The number of victims involved was unclear, but the report said the remains were from people killed when a terrorist-hijacked airliner struck the Pentagon, killing 184 people, and another crashed in Shanksville, Pa., killing 40, in the Sept. 11 attacks.
There was no indication that remains from the attack on the World Trade Center were included.
The report was by an independent committee that had been asked to examine practices at the military's mortuary at Dover, Del., the first stopping point for fallen troops coming home from war overseas.
The panel was formed after an investigation last November revealed "gross mismanagement" at the Dover facility and found that body parts had been lost on two occasions. After that investigation, news reports revealed that some cremated partial remains of at least 274 American war dead -- including a soldier from New Jersey -- were dumped in a Virginia landfill until a policy change halted the practice in 2008.
Tuesday's report was explaining the old policy, which, it said, "began shortly after Sept. 11, 2001, when several portions of remains from the Pentagon attack and the Shanksville, Pa., crash site could not be tested or identified."
The partial remains were cremated, then given to a biomedical waste disposal contractor who put the remains in containers and incinerated those. The residual matter was then taken to a landfill, the report said.
"We don't think it should have happened," the committee chairman, retired Gen. John Abizaid, told a Pentagon news conference called to release the Dover report.
It was unclear whether families of the 9/11 victims were aware remains had gone to contractors and then to the landfill. In the case of the war dead, officials previously said that the remains were given to contractors only in cases where families had already buried their loved ones and had informed the military that they did not want to be told if additional remains were later found.
Such a development was not uncommon as the wars wore on in Iraq and Afghanistan, where bombs were the main insurgent weapon.

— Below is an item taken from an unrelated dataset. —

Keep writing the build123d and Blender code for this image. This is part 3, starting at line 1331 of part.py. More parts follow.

In the case of 9/11 victims, some remains from the Pentagon, where American Airlines Flight 77 crashed, were buried at Arlington National Cemetery on the first anniversary of the attacks. Three caskets of unidentified remains from the crash of United Airlines Flight 93 in a field in Shanksville, Pa., were buried there last September.

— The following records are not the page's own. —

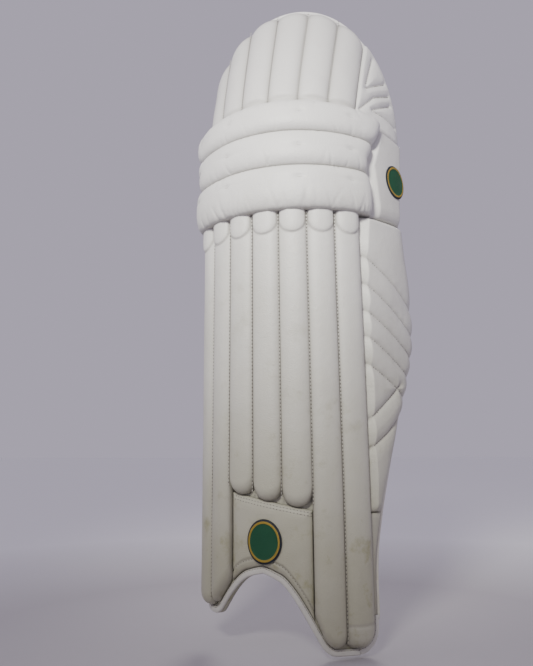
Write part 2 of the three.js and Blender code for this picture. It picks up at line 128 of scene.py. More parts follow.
class Finish:
    """A material whose nodes are added by one call each."""

    def __init__(self, name):
        self.material = bpy.data.materials.new(name)
        self.material.use_nodes = True
        self.nodes = self.material.node_tree.nodes
        self.shader = self.nodes["Principled BSDF"]

    def give(self, socket, value):
        if isinstance(value, Number):
            self.material.node_tree.links.new(value.socket, socket)
        elif isinstance(value, tuple) and len(value) == 3 and socket.type == "RGBA":
            socket.default_value = (*value, 1)
        else:
            socket.default_value = value

    def node(self, kind, settings=None, inputs=None, output=0):
        made = self.nodes.new(kind)
        for key, value in (settings or {}).items():
            if key == "stops":
                ramp = made.color_ramp.elements
                while len(ramp) < len(value):
                    ramp.new(0.5)
                for stop, (place, shade) in zip(ramp, value):
                    stop.position = place
                    stop.color = (shade, shade, shade, 1)
            else:
                setattr(made, key, value)
        for key, value in (inputs or {}).items():
            self.give(made.inputs[key], value)
        return Number(self, made.outputs[output])

    def coordinates(self):
        return self.node("ShaderNodeTexCoord", output="Object")

    def height(self):
        return self.node("ShaderNodeSeparateXYZ", {}, {0: self.coordinates()}, output=2)

    def noise(self, scale, detail=3, roughness=0.5):
        inputs = {"Vector": self.coordinates(), "Scale": scale, "Detail": detail, "Roughness": roughness}
        return self.node("ShaderNodeTexNoise", {}, inputs, output="Fac")

    def cells(self, scale):
        inputs = {"Vector": self.coordinates(), "Scale": scale}
        return self.node("ShaderNodeTexVoronoi", {}, inputs, output="Distance")

    def ribs(self, scale, distortion=0.0, direction="X"):
        """Stripes on the cut cloth, laid out at 100 mm to a unit."""
        cut = self.node("ShaderNodeUVMap", {"uv_map": "cut"}, output="UV")
        inputs = {"Vector": cut, "Scale": scale, "Distortion": distortion}
        return self.node("ShaderNodeTexWave", {"bands_direction": direction}, inputs, output="Fac")

    def steps(self, value, *stops):
        return self.node("ShaderNodeValToRGB", {"stops": stops}, {0: value})

    def blend(self, share, first, second):
        return self.node("ShaderNodeMix", {"data_type": "RGBA"}, {0: share, 6: first, 7: second}, output=2)

    def attribute(self, name):
        return self.node("ShaderNodeAttribute", {"attribute_name": name}, output="Fac")

    def bumps(self, height, depth, under=None):
        inputs = {"Height": height, "Distance": depth, "Strength": 1.0}
        if under:
            inputs["Normal"] = under
        return self.node("ShaderNodeBump", {}, inputs, output="Normal")

    def dress(self, colour, roughness, normal, **plain):
        self.give(self.shader.inputs["Base Color"], colour)
        self.give(self.shader.inputs["Roughness"], roughness)
        self.give(self.shader.inputs["Normal"], normal)
        for name, value in plain.items():
            self.give(self.shader.inputs[name.replace("_", " ")], value)
        return self.material


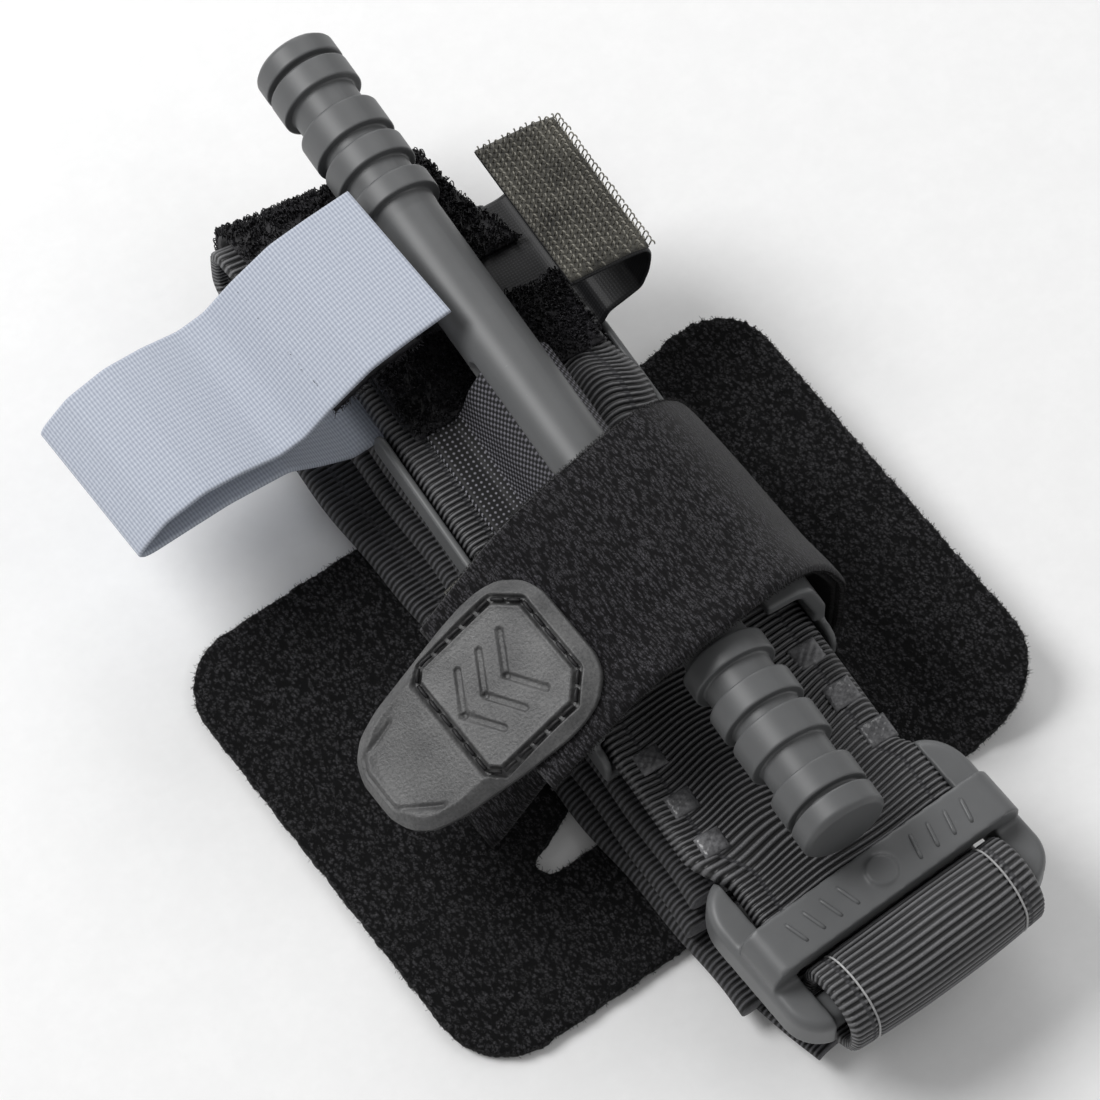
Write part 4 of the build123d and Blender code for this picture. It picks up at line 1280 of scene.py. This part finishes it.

Rubble from the World Trade Center site in lower Manhattan was sorted at a former Staten Island landfill, and many families of victims have claimed that granules of remains were buried there after the operation concluded.
Al Santora, whose firefighter son, Christopher, died in the trade center, was originally part of a group of families who sued to re-open the Staten Island landfill, Fresh Kills, to resift the material there for remains.
Santora said the Pentagon discovery was "awful."
"If you had an animal and it died, and you threw it in the garbage, you could get fined and probably go to jail," he said. "And yet you could have human remains in a garbage dump that everybody knows about, and nobody's doing anything about it."
Despite more than 10 years passing since the attacks, forensic scientists at the medical examiner's office in New York have still been able to make identifications with remains collected long ago. A victim who worked in the south tower had a piece of her remains identified just this month.